The arrests of three armed men Tuesday near Yakima may link Spokane to this trend by tying the bombing of the Planned Parenthood of Spokane and Whitman County clinic to men tied to the militia and anti-government movement.
FBI agents arrested Charles Barbee, Robert Berry and Jay Merrill in a Yakima suburb. Barbee, of Sagle, Idaho, was featured last year in a Spokesman-Review series on growing anti-government activity in the Inland Northwest.
In the series, Barbee said he’d converted to the Christian Identity religion, an ideology that opposes abortion and feminism and says northern Europeans are the true Israelites.
The new Planned Parenthood report prominently features the pipe bombing of the Spokane Valley clinic and the robbery minutes later of the nearby U.S. Bank by a group of heavily armed men in camouflage fatigues.
Planned Parenthood researchers picked up their first clues of a militia connection to the anti-abortion movement at a 1994 Wisconsin convention of the U.S. Taxpayers’ Party, where an anti-abortion minister called for the formation of armed militias.
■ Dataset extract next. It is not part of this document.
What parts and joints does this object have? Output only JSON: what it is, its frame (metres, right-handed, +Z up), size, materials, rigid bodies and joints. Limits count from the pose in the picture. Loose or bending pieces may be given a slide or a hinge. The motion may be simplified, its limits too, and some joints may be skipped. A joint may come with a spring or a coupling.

At the same meeting, the researchers found a 100-page militia manual listing “legalized abortion” as one of the main reasons why one should “spring immediately and effectively to arms.”
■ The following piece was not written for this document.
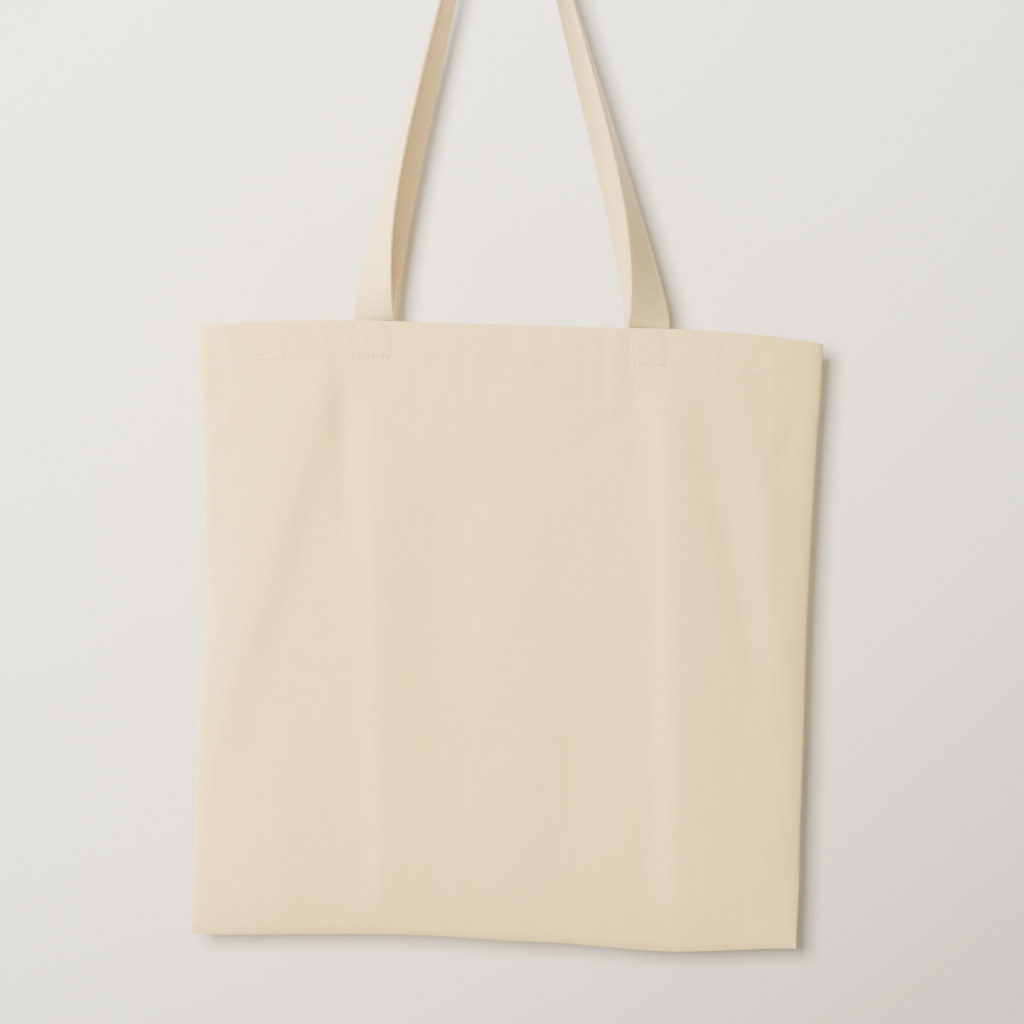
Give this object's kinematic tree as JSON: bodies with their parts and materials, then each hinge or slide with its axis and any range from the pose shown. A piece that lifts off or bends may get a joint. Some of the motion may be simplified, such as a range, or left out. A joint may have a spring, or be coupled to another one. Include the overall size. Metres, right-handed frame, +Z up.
{
  "type": "canvas tote bag",
  "caption": "Plain flat canvas tote bag with a turned and stitched hem and long strap handles sewn inside its mouth, hanging from a peg.",
  "frame": {"origin": "the peg seat: the point on top of a peg where the underside of both handles rests", "axes": "+Z up, -Y towards the front of the bag, +X to the right seen from the front"},
  "size_m": [0.3792, 0.0538, 0.6816],
  "materials": {
    "canvas": "plain woven natural cotton canvas",
    "strap": "folded natural cotton canvas, pressed flat",
    "thread": "natural cotton sewing thread"
  },
  "bodies": {
    "back": {"back_panel": "canvas", "back_hem": "canvas", "back_hem_stitching": "thread", "back_left_handle_end": "strap", "back_right_handle_end": "strap", "back_left_box_stitching": "thread", "back_right_box_stitching": "thread", "left_seam_allowance": "canvas", "right_seam_allowance": "canvas", "bottom_seam_allowance": "canvas", "left_seam_overlock": "thread", "right_seam_overlock": "thread", "bottom_seam_overlock": "thread"},
    "front": {"front_panel": "canvas", "front_hem": "canvas", "front_hem_stitching": "thread", "front_left_handle_end": "strap", "front_right_handle_end": "strap", "front_left_box_stitching": "thread", "front_right_box_stitching": "thread"},
    "front_strap": {"front_handle": "strap", "front_handle_inner_topstitch": "thread", "front_handle_outer_topstitch": "thread"},
    "back_strap": {"back_handle": "strap", "back_handle_inner_topstitch": "thread", "back_handle_outer_topstitch": "thread"}
  },
  "joints": [
    {"name": "mouth_open", "type": "hinge", "parent": "back", "child": "front", "pos_m": [0.0125, 0, -0.679], "axis": [1, 0, 0], "range_deg": [0, 10], "stiffness_Nm_per_rad": 1},
    {"name": "front_handle_fall", "type": "hinge", "parent": "front", "child": "front_strap", "pos_m": [0.0125, -0.0094, -0.305], "axis": [1, 0, 0], "range_deg": [0, 150]},
    {"name": "back_handle_fall", "type": "hinge", "parent": "back", "child": "back_strap", "pos_m": [0.0125, 0.0094, -0.305], "axis": [-1, 0, 0], "range_deg": [0, 150]}
  ]
}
“It was the first time that paramilitary training was unveiled in the anti-abortion movement,” the report notes.
More recent activities linking the two movements include bomb plots, anti-abortion paramilitary training and placing liens against judges in reproductive rights cases, the report says.
Placing liens is a tactic used by “Christian Patriots” against “those they consider political enemies,” the report says.
Two pivotal events for the anti-government movement - the bloody 1992 North Idaho standoff between federal agents and Randy Weaver, and the 1993 FBI assault on the Branch Davidian compound in Waco, Texas - also are rallying points for anti-abortion extremists, the researchers say.
Paul de Parrie of Oregon, editor of Life Advocate magazine, has repeatedly attacked Attorney General Reno, the report notes.
Reno not only OK’d the storming of the Waco compound, but she “authorizes the storming of the womb compound,” de Parrie wrote in his magazine in June 1993.
In May, an Oregon judge declared de Parie a stalker and ordered him to stay away from an abortion clinic director he had threatened.
Ann Glazier, assistant director of the clinic defense program, will be in Spokane to speak at an Oct. 18 conference on hate groups at Gonzaga University sponsored by the Northwest Coalition Against Malicious Harassment.